Alors que tous les yeux sont de nouveau rivés sur les chiffres inquiétants de la pandémie, un autre drame continue de se jouer au cœur de l’Europe. Une tribune de Cécile Coudriou, président d’Amnesty International France,publiée le 19.08.2020.
Les réfugiés ont peut-être disparu des écrans cet été, mais ces femmes, ces hommes et ces enfants qui ont tout quitté dans l’espoir d’une protection et d’une vie meilleure continuent de braver la mort sur les routes de l’exil. Et lorsqu’ils en sortent vivants, ils restent désespérément bloqués en mer sur des navires qui attendent des semaines l’autorisation d’accoster, puis dans des camps, aux portes d’une Europe devenue forteresse.
Le nombre de personnes arrivés par la Méditerranée centrale a chuté ces dernières années, passant de 181 434 en 2016 à 11 471 en 2019, puis à 9 725 entre le début de l’année et juillet 2020. Mais à quel prix ? Les États bafouent le droit d’asile et ne reculent devant rien pour empêcher les réfugiés d’atteindre leurs frontières : en 2016, l’Union européenne (UE) a signé un accord honteux avec la Turquie pour « sous-traiter » la question migratoire, transformant ainsi les réfugiés en monnaie d’échange pour Erdogan, comme il l’a démontré en mars dernier.

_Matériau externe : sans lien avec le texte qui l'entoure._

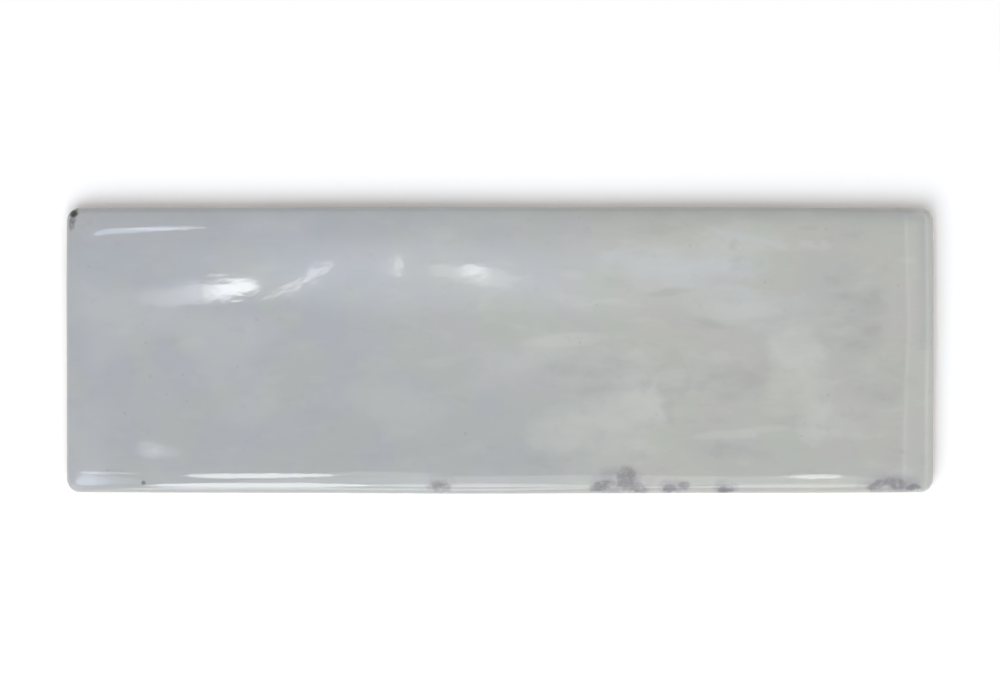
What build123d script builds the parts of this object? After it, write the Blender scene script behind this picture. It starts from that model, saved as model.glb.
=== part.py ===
"""A glazed wall tile with the look of hand pressing: one fired piece, about 300 x 100 x 9 mm.

The face is glazed. It rises and falls in long low ridges and shallow thumb marks, drops away towards
its rim and rolls over into the sides. The four edges are slightly bowed, so that tiles laid side by side
touch near the middle of each edge and part at the corners. The sides lean in a little towards the
back. The back is a flat bed crossed by a waffle of shallow pockets, which key it to the adhesive.

Frame: +X along the tile, +Y across it, +Z out of the glazed face. The origin is the middle of the
back. All sizes are in millimetres and all angles in degrees.
"""

from build123d import *

import os
from math import cos, exp, pi, radians, sin, tan

# Overall size
tile_length = 300.0
tile_width = 99.5
tile_thickness = 9.0

# Outline: each edge bows out at its middle and wavers a little along its run
long_edge_bow = 0.6
short_edge_bow = 0.35
edge_waver = 0.2
edge_waver_pitch = 130.0
near_edge_phase = 0.4
far_edge_phase = 2.1
left_edge_phase = 3.6
right_edge_phase = 5.0
corner_radius = 4.5

# Sides and rim
side_draft = 1.5
rim_radius = 2.2
rim_fall = 1.0
rim_fall_reach = 4.5
back_edge_chamfer = 0.6

# Long low ridges, which meander along the face, and a slow ripple across them, left by pressing
ridge_height = 0.3
ridge_pitch = 92.0
ridge_offset = 24.5
ridge_meander = 5.5
ridge_meander_pitch = 150.0
ridge_meander_shift = 80.0
ripple_height = 0.06
ripple_pitch_along = 83.0
ripple_pitch_across = 120.0

# Oval thumb marks in the face: the place of each, as shares of the half length and width, and its depth
thumb_mark_reach_along = 26.0
thumb_mark_reach_across = 13.0
thumb_marks = [
    (-0.52, -0.10, 0.10),
    (0.10, -0.20, 0.10),
    (0.40, 0.45, 0.12),
    (0.62, -0.40, 0.10),
    (0.86, 0.20, 0.10),
]

# Keying pockets in the back
pocket_columns = 8
pocket_rows = 3
pocket_rib = 5.0
pocket_border = 9.0
pocket_depth = 0.8
pocket_corner_radius = 2.5
pocket_draft = 20.0

# How closely the bowed outline and the waved face are drawn, and how far they run past the tile
outline_steps = 8
face_step = 4.0
face_tolerance = 0.002
face_degree = 3
face_margin = 3.0
blank_allowance = 2.0


def waver(share, half_run, phase):
    """How far an edge wavers inwards, at a share of the way from its middle to its end."""
    turn = 2 * pi * share * half_run / edge_waver_pitch + phase
    return edge_waver * (1 - cos(turn)) / 2 * (1 - share**2)


def outline_edges(inset):
    """The points of the four bowed edges in turn, with the whole outline drawn in by an inset."""
    half_length = tile_length / 2 - inset
    half_width = tile_width / 2 - inset
    shares = [2 * i / outline_steps - 1 for i in range(outline_steps + 1)]

    def long_edge(side, phase):
        return [
            (
                share * (half_length - short_edge_bow),
                side * (half_width - long_edge_bow * share**2 - waver(share, half_length, phase)),
            )
            for share in shares
        ]

    def short_edge(side, phase):
        return [
            (
                side * (half_length - short_edge_bow * share**2 - waver(share, half_width, phase)),
                share * (half_width - long_edge_bow),
            )
            for share in shares
        ]

    return [
        long_edge(-1, near_edge_phase),
        short_edge(1, right_edge_phase),
        long_edge(1, far_edge_phase),
        short_edge(-1, left_edge_phase),
    ]


def face_height(x, y):
    """The height of the glazed face above the back."""
    from_end = tile_length / 2 - abs(x)
    from_side = tile_width / 2 - abs(y)
    fall = rim_fall * (exp(-from_end / rim_fall_reach) + exp(-from_side / rim_fall_reach))
    meander = ridge_meander * sin(2 * pi * (x + ridge_meander_shift) / ridge_meander_pitch)
    ridge = cos(2 * pi * (y - ridge_offset - meander) / ridge_pitch)
    ripple = sin(2 * pi * (x / ripple_pitch_along + y / ripple_pitch_across))
    marks = 0.0
    for share_x, share_y, depth in thumb_marks:
        away_x = (x - share_x * tile_length / 2) / thumb_mark_reach_along
        away_y = (y - share_y * tile_width / 2) / thumb_mark_reach_across
        marks += depth * exp(-(away_x**2) - away_y**2)
    waves = ridge_height * (1 - ridge) / 2 + ripple_height * (1 - ripple) / 2
    return tile_thickness - waves - fall - marks


def evenly(reach, step):
    """Places from one side of the middle to the other, about a step apart."""
    count = round(2 * reach / step)
    return [reach * (2 * i / count - 1) for i in range(count + 1)]


def waved_face():
    """The surface of the glazed face, drawn a little past the tile on every side."""
    along = evenly(tile_length / 2 + face_margin, face_step)
    across = evenly(tile_width / 2 + face_margin, face_step)
    heights = [[(x, y, face_height(x, y)) for x in along] for y in across]
    return Face.make_surface_from_array_of_points(
        heights, tol=face_tolerance, min_deg=face_degree, max_deg=face_degree
    )


# The blank is full size where the rim starts to roll over, and leans in below that
lean = tan(radians(side_draft))
rim_height = tile_thickness - rim_fall - rim_radius
blank_height = tile_thickness + blank_allowance

# The waffle fills the back inside its border
pocket_length = (tile_length - 2 * pocket_border + pocket_rib) / pocket_columns - pocket_rib
pocket_width = (tile_width - 2 * pocket_border + pocket_rib) / pocket_rows - pocket_rib

with BuildPart() as tile:
    for height in (0.0, blank_height):
        with BuildSketch(Plane.XY.offset(height)):
            with BuildLine():
                for points in outline_edges(inset=(rim_height - height) * lean):
                    Spline(*points)
            make_face()
    loft(ruled=True)

    upright_edges = [edge for edge in tile.edges() if abs((edge @ 1 - edge @ 0).Z) > blank_height / 2]
    fillet(upright_edges, corner_radius)

    split(bisect_by=waved_face(), keep=Keep.TOP)
    face = tile.faces().sort_by(Axis.Z)[-1]
    fillet(face.edges(), rim_radius)

    back = tile.faces().sort_by(Axis.Z)[0]
    chamfer(back.edges(), back_edge_chamfer)
    with BuildSketch(Plane.XY):
        with GridLocations(
            pocket_length + pocket_rib, pocket_width + pocket_rib, pocket_columns, pocket_rows
        ):
            RectangleRounded(pocket_length, pocket_width, pocket_corner_radius)
    extrude(amount=pocket_depth, taper=pocket_draft, mode=Mode.SUBTRACT)

tile.part.label = "tile"
os.makedirs("parts", exist_ok=True)
export_step(tile.part, "parts/tile.step")
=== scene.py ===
from math import cos, exp, pi, radians, sin, tan

import bpy
from mathutils import Matrix, Vector


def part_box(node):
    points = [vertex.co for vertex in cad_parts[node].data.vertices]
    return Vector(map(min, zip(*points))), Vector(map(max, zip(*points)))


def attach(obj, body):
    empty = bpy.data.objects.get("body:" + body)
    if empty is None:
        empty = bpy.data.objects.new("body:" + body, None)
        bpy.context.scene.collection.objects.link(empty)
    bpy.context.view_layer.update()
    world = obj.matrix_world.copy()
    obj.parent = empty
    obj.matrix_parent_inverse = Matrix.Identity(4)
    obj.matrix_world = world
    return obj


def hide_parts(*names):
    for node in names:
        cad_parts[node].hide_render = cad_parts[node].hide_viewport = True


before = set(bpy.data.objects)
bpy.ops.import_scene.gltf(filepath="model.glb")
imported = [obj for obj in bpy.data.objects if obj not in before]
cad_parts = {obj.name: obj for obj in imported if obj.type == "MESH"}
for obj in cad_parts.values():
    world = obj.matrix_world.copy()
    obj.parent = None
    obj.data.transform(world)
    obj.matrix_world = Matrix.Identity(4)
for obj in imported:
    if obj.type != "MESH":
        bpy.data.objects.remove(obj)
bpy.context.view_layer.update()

# A glazed wall tile with the look of hand pressing, lying face up on white and seen from straight above.
# Lengths are in metres. +X runs along the tile, +Y across it and +Z out of its face.

mm = 0.001

# The tile, at the sizes of the solid
tile_length = 300.0 * mm
tile_width = 99.5 * mm
tile_thickness = 9.0 * mm
long_edge_bow = 0.6 * mm
short_edge_bow = 0.35 * mm
edge_waver = 0.2 * mm
edge_waver_pitch = 130.0 * mm
near_edge_phase = 0.4
far_edge_phase = 2.1
left_edge_phase = 3.6
right_edge_phase = 5.0
corner_radius = 4.5 * mm
side_draft = radians(1.5)
rim_radius = 2.2 * mm
rim_fall = 1.0 * mm
rim_fall_reach = 4.5 * mm
back_edge_chamfer = 0.6 * mm
ridge_height = 0.3 * mm
ridge_pitch = 92.0 * mm
ridge_offset = 24.5 * mm
ridge_meander = 5.5 * mm
ridge_meander_pitch = 150.0 * mm
ridge_meander_shift = 80.0 * mm
ripple_height = 0.06 * mm
ripple_pitch_along = 83.0 * mm
ripple_pitch_across = 120.0 * mm
thumb_mark_reach_along = 26.0 * mm
thumb_mark_reach_across = 13.0 * mm
thumb_marks = [
    (-0.52, -0.10, 0.10 * mm),
    (0.10, -0.20, 0.10 * mm),
    (0.40, 0.45, 0.12 * mm),
    (0.62, -0.40, 0.10 * mm),
    (0.86, 0.20, 0.10 * mm),
]
pocket_columns = 8
pocket_rows = 3
pocket_rib = 5.0 * mm
pocket_border = 9.0 * mm
pocket_depth = 0.8 * mm
pocket_corner_radius = 2.5 * mm
pocket_draft = radians(20.0)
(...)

Puis l’UE a failli, avec plus de cynisme encore, en confiant à la Libye le contrôle des frontières. Ne nous voilons pas la face, les choix de nos dirigeants européens nous rendent complices d’atrocités, lorsque les réfugiés sont renvoyés dans ce pays, où des geôliers leur infligent torture, viol, extorsion et des trafiquants les réduisent en esclavage.
Et pourtant, des solutions existent : anticipation, coordination et répartition de l’accueil entre les pays selon leurs moyens permettraient de résoudre cette crise. C’est bien la dés-Union européenne qui conduit l’Italie et la Grèce dans l’impasse, et les plus vulnérables, ceux qui ont déjà tout perdu, en paient le prix.
Que reste-t-il alors à ces réfugiés sans refuge quand les États se défaussent de leurs responsabilités ? La main tendue des citoyens solidaires qui tentent comme ils le peuvent de pallier l’accueil indigne fait aux personnes exilées. Ils expriment leur fraternité en apportant nourriture, vêtements et réconfort, en venant en renfort dans les camps des îles grecques pour améliorer autant que possible leurs conditions, en les secourant dans les Alpes, ou encore en prenant la mer pour sauver des vies.
Mais, au scandale planétaire qu’est la crise de l’accueil des réfugiés, s’ajoute une autre aberration : l’entrave à l’aide et à la solidarité. Partout, les aidants sont menacés, harcelés, criminalisés par les autorités. Aujourd’hui, plus aucune ONG ne peut envoyer de bateau de sauvetage en mer Méditerranée : l'Ocean Viking de SOS Méditerranée est retenu par les garde-côtes italiens au prétexte fallacieux d’"irrégularités techniques", subissant le même sort que le Sea Watch 3, l’Alan Kurdi et l’Aita Mari avant lui. Sans oublier le Iuventa dont l’équipage risque 20 ans de prison pour avoir sauvé plus de 14 000 personnes en mer !
Nos valeurs européennes sombrent un peu plus à chaque naufrage qui aurait pu être évité, à chaque vie perdue, à chaque atteinte à la dignité des personnes exilées. L’UE et ses citoyens doivent retrouver la boussole des droits humains, et c’est le rôle d’Amnesty International - avec notre travail de recherche, de plaidoyer auprès des autorités et de mobilisation citoyenne - d’y contribuer sans relâche. Nous serons toujours du côté des plus vulnérables et des nouveaux « Justes » qui leur viennent en aide malgré les risques.